▶ Goal of the exercise: Find all the lines with "replaced" and gather them.

▶ Task inputs:
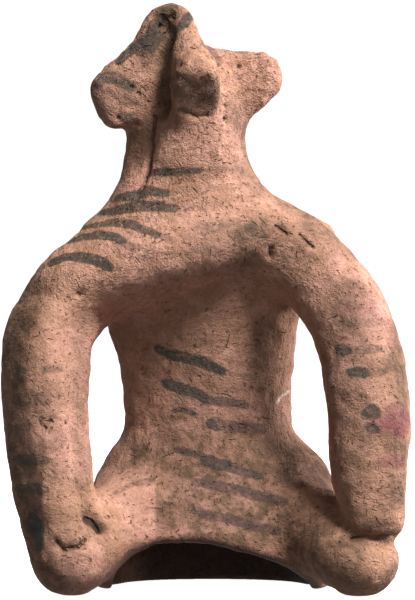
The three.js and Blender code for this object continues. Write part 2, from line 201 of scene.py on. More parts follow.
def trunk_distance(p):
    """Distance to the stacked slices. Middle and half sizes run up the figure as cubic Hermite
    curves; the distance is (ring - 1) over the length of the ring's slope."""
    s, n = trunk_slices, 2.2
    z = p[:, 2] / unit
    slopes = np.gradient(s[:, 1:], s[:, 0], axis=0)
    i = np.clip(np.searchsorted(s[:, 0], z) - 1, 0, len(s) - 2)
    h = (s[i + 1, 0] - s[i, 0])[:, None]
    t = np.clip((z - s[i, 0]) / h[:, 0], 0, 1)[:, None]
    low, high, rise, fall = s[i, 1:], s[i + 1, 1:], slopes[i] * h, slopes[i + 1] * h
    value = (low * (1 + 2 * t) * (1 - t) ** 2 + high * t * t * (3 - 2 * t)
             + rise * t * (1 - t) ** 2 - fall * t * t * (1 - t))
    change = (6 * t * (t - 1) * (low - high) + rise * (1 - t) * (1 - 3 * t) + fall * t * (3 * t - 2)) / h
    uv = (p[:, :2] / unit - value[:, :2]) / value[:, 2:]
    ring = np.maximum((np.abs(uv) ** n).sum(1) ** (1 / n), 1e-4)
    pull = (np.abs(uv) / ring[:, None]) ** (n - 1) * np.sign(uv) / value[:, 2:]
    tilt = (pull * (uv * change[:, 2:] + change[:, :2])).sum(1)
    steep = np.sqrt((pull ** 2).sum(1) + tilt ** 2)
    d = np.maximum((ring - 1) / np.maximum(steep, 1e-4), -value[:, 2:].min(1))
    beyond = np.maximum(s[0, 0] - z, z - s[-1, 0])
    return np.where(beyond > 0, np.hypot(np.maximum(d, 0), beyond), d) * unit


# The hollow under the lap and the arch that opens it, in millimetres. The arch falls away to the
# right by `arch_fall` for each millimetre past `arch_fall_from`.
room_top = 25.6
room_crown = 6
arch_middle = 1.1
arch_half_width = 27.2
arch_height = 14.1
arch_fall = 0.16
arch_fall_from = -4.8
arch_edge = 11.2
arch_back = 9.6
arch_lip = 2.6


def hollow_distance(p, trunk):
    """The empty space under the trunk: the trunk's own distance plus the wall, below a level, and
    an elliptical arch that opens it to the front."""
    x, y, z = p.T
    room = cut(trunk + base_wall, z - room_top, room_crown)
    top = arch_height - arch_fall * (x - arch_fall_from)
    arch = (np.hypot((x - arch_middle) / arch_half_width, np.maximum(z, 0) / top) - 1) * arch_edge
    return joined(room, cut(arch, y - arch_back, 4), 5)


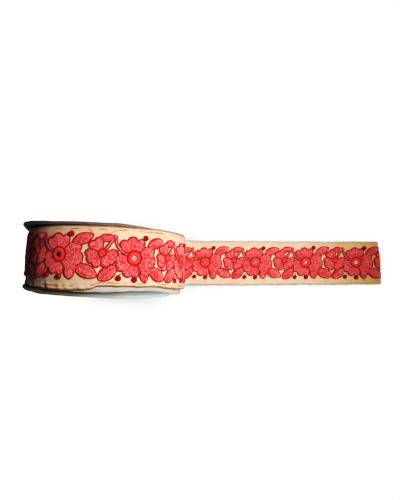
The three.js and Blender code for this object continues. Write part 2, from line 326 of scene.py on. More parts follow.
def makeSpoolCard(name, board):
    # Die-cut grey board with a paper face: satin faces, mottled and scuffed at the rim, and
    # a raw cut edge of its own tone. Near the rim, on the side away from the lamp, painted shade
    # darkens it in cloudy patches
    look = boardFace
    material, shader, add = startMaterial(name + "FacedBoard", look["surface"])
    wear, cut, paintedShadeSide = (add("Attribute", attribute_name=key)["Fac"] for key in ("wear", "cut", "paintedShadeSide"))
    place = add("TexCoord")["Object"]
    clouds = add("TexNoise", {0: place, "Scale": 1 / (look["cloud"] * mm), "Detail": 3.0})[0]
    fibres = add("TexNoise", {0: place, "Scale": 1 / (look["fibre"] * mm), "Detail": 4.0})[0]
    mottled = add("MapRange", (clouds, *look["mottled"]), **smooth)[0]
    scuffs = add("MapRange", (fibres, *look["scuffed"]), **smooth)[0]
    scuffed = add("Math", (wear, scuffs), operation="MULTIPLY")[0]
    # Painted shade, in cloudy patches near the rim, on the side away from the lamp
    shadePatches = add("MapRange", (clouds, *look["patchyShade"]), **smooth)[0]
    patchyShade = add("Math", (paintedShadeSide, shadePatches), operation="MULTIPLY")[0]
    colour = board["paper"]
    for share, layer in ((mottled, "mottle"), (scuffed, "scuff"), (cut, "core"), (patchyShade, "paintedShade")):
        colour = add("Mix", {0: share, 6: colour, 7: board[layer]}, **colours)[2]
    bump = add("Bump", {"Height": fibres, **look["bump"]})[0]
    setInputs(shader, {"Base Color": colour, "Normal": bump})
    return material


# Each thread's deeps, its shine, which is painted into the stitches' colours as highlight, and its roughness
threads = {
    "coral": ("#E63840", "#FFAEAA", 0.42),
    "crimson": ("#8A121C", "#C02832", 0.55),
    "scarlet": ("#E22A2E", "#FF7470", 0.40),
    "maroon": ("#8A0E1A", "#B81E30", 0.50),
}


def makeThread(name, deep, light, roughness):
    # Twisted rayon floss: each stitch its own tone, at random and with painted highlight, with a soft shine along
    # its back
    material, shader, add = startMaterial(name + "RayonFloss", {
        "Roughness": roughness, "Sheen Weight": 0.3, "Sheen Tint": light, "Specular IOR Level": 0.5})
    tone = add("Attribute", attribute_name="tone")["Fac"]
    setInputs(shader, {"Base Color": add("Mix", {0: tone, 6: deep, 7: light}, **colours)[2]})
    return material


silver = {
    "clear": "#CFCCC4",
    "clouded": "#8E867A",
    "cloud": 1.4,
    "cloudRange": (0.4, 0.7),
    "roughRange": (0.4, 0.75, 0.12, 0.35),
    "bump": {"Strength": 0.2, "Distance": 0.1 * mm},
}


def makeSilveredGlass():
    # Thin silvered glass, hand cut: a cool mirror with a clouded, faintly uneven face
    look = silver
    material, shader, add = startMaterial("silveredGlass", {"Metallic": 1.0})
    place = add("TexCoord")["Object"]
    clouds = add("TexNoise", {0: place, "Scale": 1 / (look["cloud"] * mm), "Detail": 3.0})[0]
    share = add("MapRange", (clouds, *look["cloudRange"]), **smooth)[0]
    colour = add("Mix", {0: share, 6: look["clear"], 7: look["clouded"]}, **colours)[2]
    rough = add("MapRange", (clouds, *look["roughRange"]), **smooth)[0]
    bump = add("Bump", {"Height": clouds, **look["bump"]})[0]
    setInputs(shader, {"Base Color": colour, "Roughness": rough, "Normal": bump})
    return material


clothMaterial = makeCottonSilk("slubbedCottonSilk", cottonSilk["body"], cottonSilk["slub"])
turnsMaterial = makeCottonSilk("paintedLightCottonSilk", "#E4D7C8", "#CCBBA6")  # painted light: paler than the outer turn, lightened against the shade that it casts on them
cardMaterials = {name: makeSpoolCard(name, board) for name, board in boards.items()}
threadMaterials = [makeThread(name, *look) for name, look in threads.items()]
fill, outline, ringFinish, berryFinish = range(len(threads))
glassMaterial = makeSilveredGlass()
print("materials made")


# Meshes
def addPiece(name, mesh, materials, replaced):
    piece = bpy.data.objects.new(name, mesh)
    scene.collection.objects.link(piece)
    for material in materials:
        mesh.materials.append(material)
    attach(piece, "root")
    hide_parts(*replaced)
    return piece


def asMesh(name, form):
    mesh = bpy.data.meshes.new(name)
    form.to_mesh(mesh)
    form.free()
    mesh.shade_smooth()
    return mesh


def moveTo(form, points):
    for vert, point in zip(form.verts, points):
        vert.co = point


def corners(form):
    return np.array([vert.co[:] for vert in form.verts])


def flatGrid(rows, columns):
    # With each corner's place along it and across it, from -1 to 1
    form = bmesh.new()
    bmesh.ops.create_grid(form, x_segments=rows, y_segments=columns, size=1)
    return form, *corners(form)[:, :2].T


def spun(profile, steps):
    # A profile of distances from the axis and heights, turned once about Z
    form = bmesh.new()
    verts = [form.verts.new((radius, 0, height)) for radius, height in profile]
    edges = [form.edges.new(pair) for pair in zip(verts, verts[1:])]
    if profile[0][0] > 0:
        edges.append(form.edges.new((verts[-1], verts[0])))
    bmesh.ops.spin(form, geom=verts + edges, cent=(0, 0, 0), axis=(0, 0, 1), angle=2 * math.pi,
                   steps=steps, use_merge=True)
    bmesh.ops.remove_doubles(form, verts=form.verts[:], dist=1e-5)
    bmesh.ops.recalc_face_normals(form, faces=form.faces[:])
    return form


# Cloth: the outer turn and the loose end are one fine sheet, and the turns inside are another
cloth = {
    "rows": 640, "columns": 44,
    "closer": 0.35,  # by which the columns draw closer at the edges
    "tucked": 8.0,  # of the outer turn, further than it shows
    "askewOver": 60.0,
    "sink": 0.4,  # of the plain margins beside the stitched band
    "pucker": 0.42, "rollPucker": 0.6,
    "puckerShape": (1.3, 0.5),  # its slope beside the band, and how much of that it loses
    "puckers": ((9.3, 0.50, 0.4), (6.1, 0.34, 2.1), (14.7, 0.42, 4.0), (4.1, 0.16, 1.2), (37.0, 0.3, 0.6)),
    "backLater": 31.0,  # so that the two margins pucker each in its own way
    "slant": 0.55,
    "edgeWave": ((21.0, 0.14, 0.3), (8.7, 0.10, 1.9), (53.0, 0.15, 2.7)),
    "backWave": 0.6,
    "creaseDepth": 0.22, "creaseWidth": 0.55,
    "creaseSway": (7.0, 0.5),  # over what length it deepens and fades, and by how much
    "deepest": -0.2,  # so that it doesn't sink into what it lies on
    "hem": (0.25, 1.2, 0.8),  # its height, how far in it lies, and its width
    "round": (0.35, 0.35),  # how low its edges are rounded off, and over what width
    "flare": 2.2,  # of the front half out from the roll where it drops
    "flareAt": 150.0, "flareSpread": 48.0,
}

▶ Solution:
def addPiece(name, mesh, materials, replaced):
    hide_parts(*replaced)